◆ AIM ◆
Return each line containing "this".

◆ DATA EXCERPTS ◆

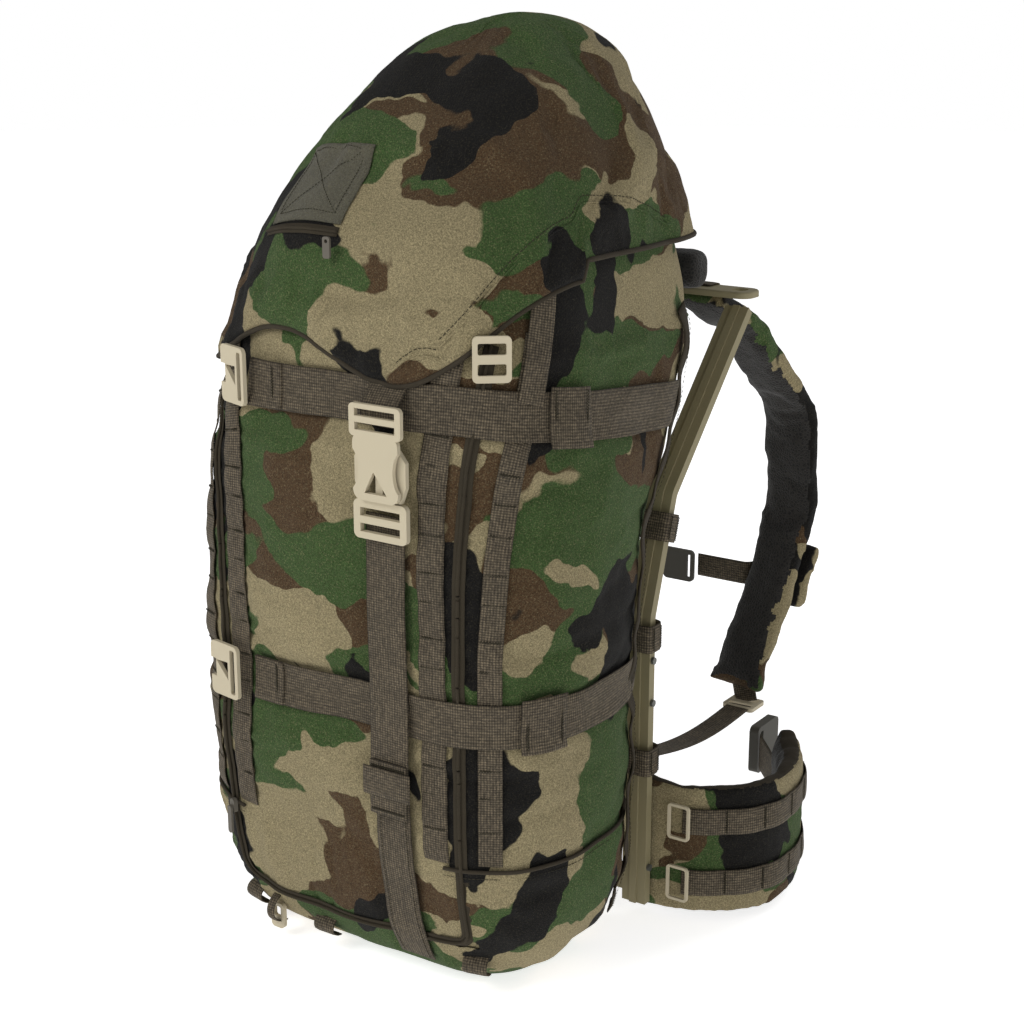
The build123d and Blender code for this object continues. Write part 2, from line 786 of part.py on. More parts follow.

==

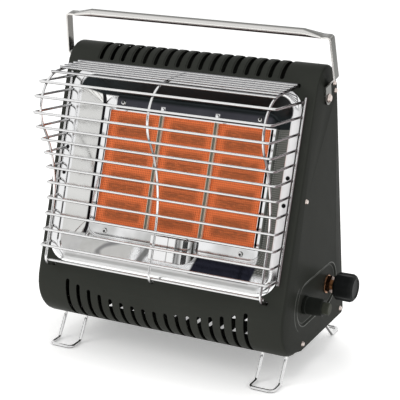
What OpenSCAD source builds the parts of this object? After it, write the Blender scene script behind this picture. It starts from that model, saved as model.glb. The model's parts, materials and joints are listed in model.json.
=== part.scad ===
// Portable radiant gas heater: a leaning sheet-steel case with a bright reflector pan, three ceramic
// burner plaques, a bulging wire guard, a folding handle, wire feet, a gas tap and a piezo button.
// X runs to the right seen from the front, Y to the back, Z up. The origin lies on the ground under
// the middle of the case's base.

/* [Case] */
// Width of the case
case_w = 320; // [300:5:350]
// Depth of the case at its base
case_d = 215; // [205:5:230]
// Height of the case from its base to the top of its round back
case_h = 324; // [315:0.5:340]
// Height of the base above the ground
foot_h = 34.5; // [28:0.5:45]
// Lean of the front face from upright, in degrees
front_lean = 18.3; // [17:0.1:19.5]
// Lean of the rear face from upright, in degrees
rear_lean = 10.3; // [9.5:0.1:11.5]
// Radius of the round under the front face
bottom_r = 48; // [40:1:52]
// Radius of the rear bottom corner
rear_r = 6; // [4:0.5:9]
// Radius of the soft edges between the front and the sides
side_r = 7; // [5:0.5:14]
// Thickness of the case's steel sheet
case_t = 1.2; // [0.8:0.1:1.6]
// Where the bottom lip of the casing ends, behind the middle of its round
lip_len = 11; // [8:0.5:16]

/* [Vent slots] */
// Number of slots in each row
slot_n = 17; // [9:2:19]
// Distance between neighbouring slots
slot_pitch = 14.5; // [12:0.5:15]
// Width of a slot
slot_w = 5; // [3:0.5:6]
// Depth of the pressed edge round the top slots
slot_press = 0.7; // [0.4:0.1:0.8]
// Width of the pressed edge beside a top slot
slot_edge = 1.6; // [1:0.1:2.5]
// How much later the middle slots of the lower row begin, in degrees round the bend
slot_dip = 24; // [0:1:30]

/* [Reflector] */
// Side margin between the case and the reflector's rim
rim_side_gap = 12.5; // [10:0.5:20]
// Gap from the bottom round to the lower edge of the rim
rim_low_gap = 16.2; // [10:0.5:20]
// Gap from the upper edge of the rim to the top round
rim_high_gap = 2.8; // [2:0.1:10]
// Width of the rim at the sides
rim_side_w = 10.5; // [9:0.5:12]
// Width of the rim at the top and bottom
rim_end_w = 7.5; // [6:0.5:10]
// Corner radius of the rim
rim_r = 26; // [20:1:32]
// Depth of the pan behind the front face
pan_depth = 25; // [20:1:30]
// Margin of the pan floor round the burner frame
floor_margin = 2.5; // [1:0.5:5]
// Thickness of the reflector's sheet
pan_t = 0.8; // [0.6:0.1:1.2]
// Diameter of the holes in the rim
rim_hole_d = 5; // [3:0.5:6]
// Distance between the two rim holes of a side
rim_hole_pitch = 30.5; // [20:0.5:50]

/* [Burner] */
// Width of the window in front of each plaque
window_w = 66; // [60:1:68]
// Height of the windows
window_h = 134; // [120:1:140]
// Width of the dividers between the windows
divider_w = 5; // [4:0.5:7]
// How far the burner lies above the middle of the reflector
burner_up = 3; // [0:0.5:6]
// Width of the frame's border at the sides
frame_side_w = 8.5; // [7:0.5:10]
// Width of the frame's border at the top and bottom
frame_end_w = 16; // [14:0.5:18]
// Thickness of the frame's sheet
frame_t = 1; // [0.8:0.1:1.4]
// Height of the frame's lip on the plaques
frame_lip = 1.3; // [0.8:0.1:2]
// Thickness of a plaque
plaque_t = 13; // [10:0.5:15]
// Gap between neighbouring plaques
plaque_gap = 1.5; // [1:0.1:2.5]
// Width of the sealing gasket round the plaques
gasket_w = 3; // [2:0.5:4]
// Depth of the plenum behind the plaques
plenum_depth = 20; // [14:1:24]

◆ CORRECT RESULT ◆
The build123d and Blender code for this object continues. Write part 2, from line 786 of part.py on. More parts follow.
What OpenSCAD source builds the parts of this object? After it, write the Blender scene script behind this picture. It starts from that model, saved as model.glb. The model's parts, materials and joints are listed in model.json.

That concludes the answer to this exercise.